Title
Edit K. Holocaust testimony (HVT-3907) [videorecording], January 1, 6, and 14, and March 25, 1998.
Summary
Videotape testimony of Edit K., who was born in Ústí nad Labem, Czechoslovakia in 1926, the younger of two sisters in an affluent, assimilated family. She recounts attending a Czech school; cordial relations with non-Jews; visiting grandparents in Teplice; moving to Prague in September 1938; German invasion in March 1939; anti-Jewish restrictions, including expulsion from school; deportation with her family to the Łódź ghetto in fall 1941; working in a carpet factory; public execution of an escapee; receiving letters from her boyfriend who was in Theresienstadt; her father's deportation in September 1942 (she never saw him again); transfer to a shoe factory; non-Jewish friends sending them packages from Prague; deportation with her mother, sister, and best friend to Auschwitz in August 1944; their transfer to Bergen-Belsen in September, then to Salzwedel; privileged work for German soldiers; receiving extra food and clothing from one of them; a severe beating; transfer to a munitions factory; working with French prisoners of war; Allied bombings; Red Cross visits; liberation by United States troops in April 1945; transfer to a German air base to recover; returning to Prague in June; learning she and her mother had no relatives who had survived; marriage; divorce; emigration to Israel; and marriage to a survivor.
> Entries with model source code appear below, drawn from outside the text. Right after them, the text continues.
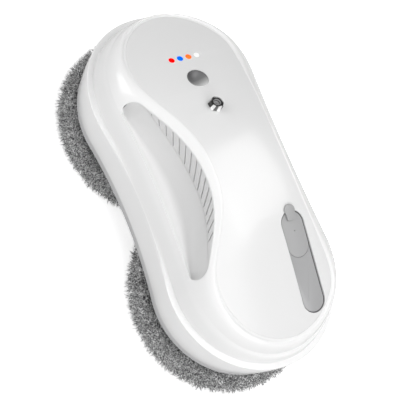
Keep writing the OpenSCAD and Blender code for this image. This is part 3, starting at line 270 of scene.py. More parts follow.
def wheel_ring(r, w, share, height):
    """A ring round both wheels, with a share of the width on the plain side."""
    return ring(-WHEEL_Y - r, WHEEL_Y + r, lambda y: share * half_width(y, r, w),
                lambda y: half_width(y, r, w), height)


def wall_ring(r, w, h):
    """A ring of the wall, which draws in on the plain side and dips at the button tip as it rises."""
    rise = min(1, max(0, (h - PLAIN_LOW) / (LEDGE_H - PLAIN_LOW)))
    return wheel_ring(r, w, 1 - (1 - PLAIN_SHARE) * rise,
                      lambda y: h - LEDGE_DROP * rise * (np.maximum(0, y - WHEEL_Y) / r) ** 2)


def shoulder_ring(r, w, down):
    """A ring along the shoulder line, set down from it."""
    return wheel_ring(r, w, PLAIN_SHARE, lambda y: shoulder(y) - down)


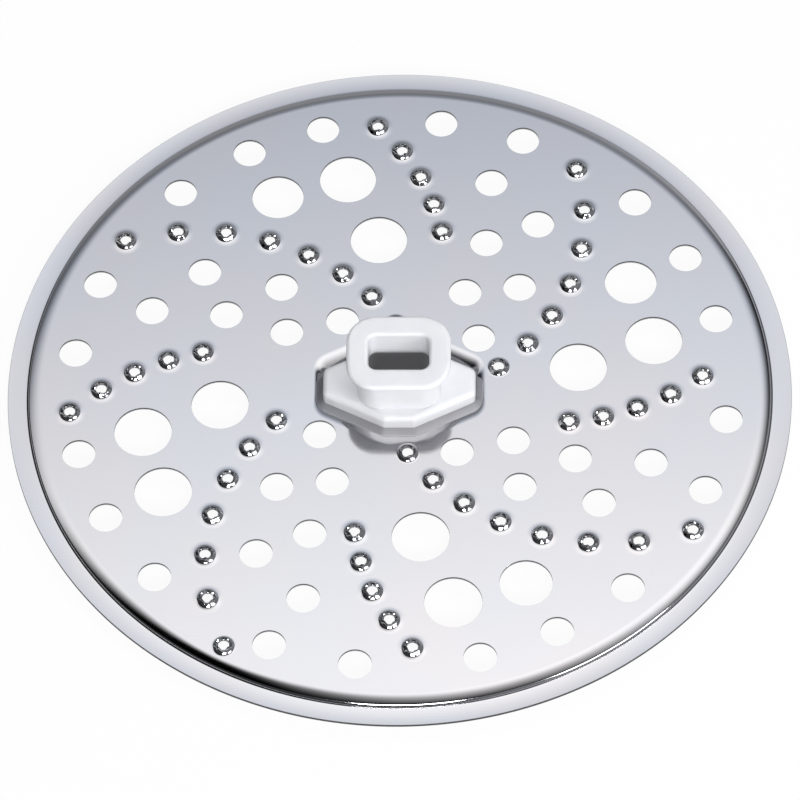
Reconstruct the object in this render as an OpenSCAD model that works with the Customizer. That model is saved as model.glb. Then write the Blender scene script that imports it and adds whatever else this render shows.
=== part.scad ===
/* [Disc] */
// Outer diameter of the pressed steel disc
disc_d = 142; // [138:1:160]
// Thickness of the steel sheet
sheet_t = 0.55; // [0.4:0.05:0.8]
// Width of the flat band round the edge
band_w = 3.6; // [2.4:0.1:5]
// How far the plate stands above the band
step_h = 1; // [0.8:0.1:1.4]
// Width of the rounded step between plate and band
step_run = 2.4; // [2:0.1:3]

/* [Holes] */
// Diameter of the small round holes
small_hole_d = 6; // [4:0.1:6.4]
// Diameter of the large round holes
large_hole_d = 10.4; // [8:0.1:11]
// Diameter of the middle-sized hole beside each pair of large ones
middle_hole_d = 9.5; // [7:0.1:10.4]

/* [Rasps] */
// Diameter of a rasp where it leaves the plate
rasp_foot_d = 4.2; // [3.6:0.1:4.6]
// Diameter of a rasp's crown at its teeth
rasp_tip_d = 2.7; // [2.5:0.1:3.2]
// Height of a rasp's teeth above the plate
rasp_h = 1.1; // [0.8:0.1:1.5]
// Side of the square hole punched through a rasp
rasp_hole = 2.1; // [1.8:0.1:2.4]
// Depth of the tears between a rasp's teeth
tear_depth = 0.5; // [0.3:0.05:0.7]

/* [Recess] */
// Length of the eight-sided recess round the hub, at the plate
recess_l = 31.4; // [31:0.1:33]
// Width of the eight-sided recess round the hub, at the plate
recess_w = 25.5; // [24:0.1:26]
// Width of the recess's straight ends
recess_end_w = 11.9; // [9:0.1:14]
// Length of the recess's straight sides
recess_side_l = 4.8; // [4:0.1:8]
// Corner radius of the recess
recess_corner_r = 4; // [2.5:0.1:5]
// Depth of the recess below the plate
recess_depth = 1.1; // [0.8:0.1:1.4]
// How far the recess's rounded wall leans in on its way down
recess_lean = 1.8; // [1.4:0.1:2]

/* [Hub flange] */
// Length of the hub's flange
flange_l = 27.6; // [25:0.1:28]
// Width of the hub's flange
flange_w = 16.8; // [16:0.1:19]
// Width of the flange's straight ends
flange_end_w = 5.6; // [4:0.1:8]
// Length of the flange's straight sides
flange_side_l = 5.5; // [4:0.1:8]
// Corner radius of the flange
flange_corner_r = 1.4; // [1.2:0.1:1.8]
// Thickness of the flange above the sheet
flange_t = 2.84; // [2:0.02:4]
// Thickness of the foot below the sheet
foot_t = 2; // [1.4:0.1:3]
// Radius of the flange's and the foot's outer edges
flange_edge_r = 1.1; // [0.4:0.1:1.2]
// How far the flange and the foot grip the sheet round its opening
grip_w = 2; // [1.2:0.1:2.4]

/* [Hub neck and lip] */
// Length of the neck
neck_l = 14.9; // [14.6:0.1:17]
// Width of the neck
neck_w = 12; // [11.8:0.1:13.5]
// Corner radius of the neck
neck_corner_r = 3.5; // [2.4:0.1:4]
// Radius where the neck meets the flange
neck_foot_r = 0.2; // [0.1:0.1:0.6]
// How far the lip overhangs the neck, all round
lip_reach = 1.95; // [1:0.05:2.4]
// Thickness of the lip
lip_t = 1.5; // [1.2:0.1:2]
// Height of the lip's top above the flange
lip_rise = 9.3; // [8:0.1:12]

/* [Drive slot] */
// Length of the drive slot
slot_l = 11; // [10:0.1:11.6]
// Width of the drive slot
slot_w = 7.3; // [6.5:0.1:8]
// Corner radius of the drive slot
slot_corner_r = 1.6; // [1:0.1:2]
// Depth of the drive slot, down to its shoulder
slot_depth = 5.9; // [4.5:0.1:6.5]
// Radius of the slot's upper edge
slot_mouth_r = 0.65; // [0.3:0.05:0.7]
// How much wider the socket under the shoulder is, on each side
socket_step = 0.9; // [0.5:0.1:1]
// Width of the lead-in at the socket's lower edge
socket_lead = 0.4; // [0.2:0.1:0.6]

/* [Hidden] */
$fn = 96;

// One overrun for all cuts, and the number of quarters that the patterns repeat in
over = 1;
quarters = 4;
full_turn = 360;
quarter = full_turn / quarters;
half_quarter = quarter / 2;

// Levels, counted up from the underside of the hub's foot
sheet_bottom = foot_t;
sheet_top = sheet_bottom + sheet_t;
plate_top = sheet_top + recess_depth;
band_top = plate_top - step_h;
flange_top = sheet_top + flange_t;
lip_top = flange_top + lip_rise;
shoulder = lip_top - slot_depth;

// Radii of the disc
disc_r = disc_d / 2;
band_r = disc_r - band_w;
plate_r = band_r - step_run;

// Places of the holes in one quarter: angle, and radius as a share of the disc's
small_hole_shares = [
    [14.4, 0.837], [28.5, 0.837], [43.5, 0.837], [67.8, 0.837], [83, 0.837],
    [36.3, 0.25], [60.2, 0.335], [45, 0.434], [63.7, 0.499], [55, 0.618], [69.9, 0.68]
];
large_hole_shares = [[7.2, 0.46], [12.2, 0.665]];
middle_hole_shares = [28.5, 0.675];
// The quarter in which the middle-sized hole is a large one
odd_quarter = 2;

// The rasps of an arm stand at even steps of radius on an arc. An arm is given as its number of rasps,
// its first radius and its own small turn; arc, pitch and first radius are shares of the disc's radius.
long_arc_share = 0.6075;
long_centre_share = 0.544;
long_centre_angle = 103.67;
long_pitch_share = 0.0933;
long_arm_shares = [[7, 0.2595, 0.34], [8, 0.192, -0.27], [7, 0.3295, -0.38], [8, 0.207, 0.32]];
short_arc_share = 0.656;
short_centre_share = 0.6525;
short_centre_angle = 145.97;
short_pitch_share = 0.082;
short_arm_shares = [[5, 0.4925, -0.12], [5, 0.5145, -0.33], [5, 0.4575, 0.25], [5, 0.4455, 0.19]];

// Steps in a rounded corner, in a rounded edge and in the recess's wall
corner_steps = 5;
edge_steps = 4;
wall_steps = 6;
// Corner radius of the sheet's opening for the hub
opening_corner_r = 0.5;

function polar(angle, r) = r * [cos(angle), sin(angle)];

// Direction from the centre at which a circle round the centre crosses an arm's arc
function arm_angle(r, arc_r, centre_r, centre_angle) =
    centre_angle - acos((r * r + centre_r * centre_r - arc_r * arc_r) / (2 * r * centre_r));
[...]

Ms. K. discusses horrendous conditions in the Łódź ghetto, including lice, corpses in the street, and the pain of hunger; relations among national groups in the camps; the difficulty of conveying her experiences, the pain of which never leaves her; resulting health problems; and deciding not to have children. She dedicates this testimony to her father and other murdered relatives.